Why Shouldn’t You Do the Same?
Do as I say—not as I do!
I always hated that parental dictum. It always seemed condescending; still does. Like someone saying, “Look, I can do it because I know what I’m doing, but you can’t do it because you don’t know what you’re doing!”
Whenever that phrase was tossed my way, I was quick with a pre-planned reply (that got me into trouble more than once): What’s good for the goose, is good for the gander.
The tone in my voice was this: If you can do it, I can do it. So, stick that in your pipe and smoke it.
Like I said, that reply got me into trouble more than once.
So be it.
Because to this day I still believe that “do as I say—not as I do” is among the most stupid things anyone can say.
And in today’s dispatch, the “do as I say” topic is gold.
For the last umpteen years—and I mean going back at least into the 1990s—all I’ve heard from financial mandarins and what are supposedly America’s economic and investment thought-leaders is that gold is an archaic rock that possesses no functional use case.
Jason Zweig, a financial writer at my old stomping grounds, The Wall Street Journal, once called gold a “pet rock” and said this of gold, when it was at $1,150 per ounce:
When you are in the grip of cognitive dissonance, anything that could be regarded as evidence that you might be wrong becomes proof that you must be right… You don’t want to be one of these people, spending years telling reality that it is wrong. There is a case to be made for owning gold, but it speaks in a whisper, not in the shouts of doomsday so customary among gold bugs.
Couldn’t have said it better myself. Cognitive dissonance. And you don’t want to be one of those people telling reality that it’s wrong.
Again, I will note that gold was $1,150 per ounce when those words appeared. Gold today is nearly $2,700.
Oh, by the way, what cost $1 in 2015 now costs $1.32.
So gold’s purchasing power is up 135% while the dollar’s purchasing power dived.
You definitely do not want to be one of those people!
But back to the “do as I say” argument…
Riddle me this: Why is gold now the #2 reserve asset among central banks around the world?
Cognitive dissonance?
Are central bankers collectively sheep who’ve bought into this gold delusion?
Or do they know something/fear something?

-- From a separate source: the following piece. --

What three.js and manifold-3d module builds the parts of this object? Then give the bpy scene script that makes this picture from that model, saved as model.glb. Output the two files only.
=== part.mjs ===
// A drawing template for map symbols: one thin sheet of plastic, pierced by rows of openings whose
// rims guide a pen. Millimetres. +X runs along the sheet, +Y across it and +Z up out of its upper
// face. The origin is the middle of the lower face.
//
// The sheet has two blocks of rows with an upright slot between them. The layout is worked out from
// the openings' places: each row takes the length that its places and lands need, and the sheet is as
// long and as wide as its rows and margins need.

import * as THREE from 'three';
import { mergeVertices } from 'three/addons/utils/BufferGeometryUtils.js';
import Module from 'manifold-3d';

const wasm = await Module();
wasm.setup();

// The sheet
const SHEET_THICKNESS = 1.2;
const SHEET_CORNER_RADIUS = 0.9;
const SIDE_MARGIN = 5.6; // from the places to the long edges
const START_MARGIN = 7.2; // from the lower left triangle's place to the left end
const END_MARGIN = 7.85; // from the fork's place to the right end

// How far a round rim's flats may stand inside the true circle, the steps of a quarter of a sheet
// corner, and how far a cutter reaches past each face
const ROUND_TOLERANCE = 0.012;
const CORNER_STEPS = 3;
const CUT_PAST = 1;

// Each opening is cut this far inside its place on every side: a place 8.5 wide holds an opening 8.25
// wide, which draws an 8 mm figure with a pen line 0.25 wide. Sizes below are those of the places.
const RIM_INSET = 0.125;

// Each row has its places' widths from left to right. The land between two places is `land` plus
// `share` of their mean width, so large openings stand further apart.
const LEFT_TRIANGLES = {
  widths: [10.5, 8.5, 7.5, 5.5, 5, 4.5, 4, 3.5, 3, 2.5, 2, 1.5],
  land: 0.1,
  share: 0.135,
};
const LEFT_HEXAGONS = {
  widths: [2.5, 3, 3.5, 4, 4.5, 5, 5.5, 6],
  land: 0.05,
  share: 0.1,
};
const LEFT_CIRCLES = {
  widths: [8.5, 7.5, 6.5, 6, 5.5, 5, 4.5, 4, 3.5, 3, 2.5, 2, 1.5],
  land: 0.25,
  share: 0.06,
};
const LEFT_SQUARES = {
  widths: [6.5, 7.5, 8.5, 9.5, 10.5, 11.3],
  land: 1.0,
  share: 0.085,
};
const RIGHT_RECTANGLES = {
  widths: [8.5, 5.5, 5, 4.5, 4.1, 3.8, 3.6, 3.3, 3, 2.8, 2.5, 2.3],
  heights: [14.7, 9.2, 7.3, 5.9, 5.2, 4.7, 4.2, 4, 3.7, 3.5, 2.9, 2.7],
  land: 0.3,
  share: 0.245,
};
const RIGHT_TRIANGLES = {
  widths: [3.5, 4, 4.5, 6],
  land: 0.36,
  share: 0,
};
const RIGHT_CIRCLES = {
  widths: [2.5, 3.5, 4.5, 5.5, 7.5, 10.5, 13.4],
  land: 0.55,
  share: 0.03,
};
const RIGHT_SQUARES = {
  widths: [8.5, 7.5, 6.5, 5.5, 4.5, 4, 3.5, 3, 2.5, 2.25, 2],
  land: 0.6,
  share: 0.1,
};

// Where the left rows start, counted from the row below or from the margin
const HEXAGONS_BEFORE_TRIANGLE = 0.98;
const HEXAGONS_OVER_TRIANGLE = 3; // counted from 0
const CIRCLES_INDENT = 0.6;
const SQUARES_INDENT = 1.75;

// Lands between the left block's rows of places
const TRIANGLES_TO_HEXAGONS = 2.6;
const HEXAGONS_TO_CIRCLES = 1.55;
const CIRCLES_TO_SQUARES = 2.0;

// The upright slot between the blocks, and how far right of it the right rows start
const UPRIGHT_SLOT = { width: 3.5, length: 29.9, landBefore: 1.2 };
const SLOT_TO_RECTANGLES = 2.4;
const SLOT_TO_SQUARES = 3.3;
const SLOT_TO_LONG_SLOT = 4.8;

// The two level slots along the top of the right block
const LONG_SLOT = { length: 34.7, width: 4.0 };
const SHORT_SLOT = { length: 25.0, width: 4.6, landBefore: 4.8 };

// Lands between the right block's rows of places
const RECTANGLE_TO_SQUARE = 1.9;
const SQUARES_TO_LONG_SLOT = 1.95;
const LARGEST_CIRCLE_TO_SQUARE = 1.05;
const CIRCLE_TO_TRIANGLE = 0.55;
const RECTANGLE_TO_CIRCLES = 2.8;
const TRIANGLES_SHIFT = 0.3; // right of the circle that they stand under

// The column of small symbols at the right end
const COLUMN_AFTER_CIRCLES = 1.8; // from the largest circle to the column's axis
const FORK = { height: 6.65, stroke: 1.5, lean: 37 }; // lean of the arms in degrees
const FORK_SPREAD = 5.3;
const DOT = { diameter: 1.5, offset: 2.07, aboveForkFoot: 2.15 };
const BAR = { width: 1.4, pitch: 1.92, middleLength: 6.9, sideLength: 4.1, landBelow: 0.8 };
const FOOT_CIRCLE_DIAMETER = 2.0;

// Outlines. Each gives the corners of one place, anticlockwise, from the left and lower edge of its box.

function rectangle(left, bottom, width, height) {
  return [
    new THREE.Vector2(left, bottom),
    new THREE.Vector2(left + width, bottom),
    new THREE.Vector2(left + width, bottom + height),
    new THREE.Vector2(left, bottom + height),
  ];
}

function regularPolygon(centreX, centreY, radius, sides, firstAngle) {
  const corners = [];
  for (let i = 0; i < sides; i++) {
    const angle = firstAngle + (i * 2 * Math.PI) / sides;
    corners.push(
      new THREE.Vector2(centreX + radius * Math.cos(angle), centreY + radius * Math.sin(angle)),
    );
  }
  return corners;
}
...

It used to be that the US dollar accounted for more than 70% of central bank reserves globally back in 2002. Gold was pretty much nowhere in the mix back then.
Today, the dollar is 58% of central bank reserves and gold is 16%.
Sure, the dollar is still well ahead of gold, but demand for the greenback is clearly in decline, a trend that will culminate in enormous repercussions on American pocketbooks.
Most of the central bank gold buying is happening among banks in the eastern hemisphere, so basically Asia, the Middle East, and Africa. Most of Europe is in there too, and lots of Central and Eastern European central banks are big buyers of gold in recent years.
Which brings me back to the beginning: What’s good for the goose is good for the gander… meaning that if (non-US) central banks are aggressively accumulating gold at an historically fast pace, why is gold an archaic rock I should keep out of my portfolio?
Or is it, just maybe, that I actually should be adding gold to my portfolio so that I can protect my purchasing power from the same worries that (non-US) central banks see?
Hmmm….
A lot of American economists, and financial writers, and portfolio folks like to dismiss gold in a portfolio by claiming that gold does nothing. Just sits there. Doesn’t earn a lick of interest.
Very true.
Then again… remind me about the dollar and how it earns negative interest in the form of inflation and purposeful value destruction at the hands of the Federal Reserve?
The Fed itself tells us all the time that it wants at least 2% inflation. Supposedly that is a Goldilocks number—not too hot, not too cold. Juuuust right… for helping Uncle Sam manage his extreme debts on the backs of the American consumer.
Inflation erodes the value of today’s currency, making it easier for government to repay its vast debts with tomorrow’s cheaper dollars. But at the same time, it’s now harder for consumers to pay tomorrow’s increased grocery store costs with those same cheaper dollars.
So the simple question is this: Is it better to own an asset that earns zero interest, or one that earns negative interest that ensures your purchasing power is guaranteed to erode?
That’s an obvious answer.
The reason (non-US) central banks are stockpiling gold is because they see a crisis in the offing. They know the dollar’s days as king of the currency hill are numbered. They know US debt is a timebomb with an unstoppable fuse.
They’re not suffering from cognitive dissonance.
On the contrary, they’re demonstrating cognitive consonance—a congruence in their behavior. Their actions match their belief system, and it’s a belief system built on readily seen, easily observable facts about the state of Western currencies (mainly the dollar) and Western debts (mainly America’s).
I guess what I am saying is this: Do as I say—and as I do.
Buy more gold… before the goose hits the fan.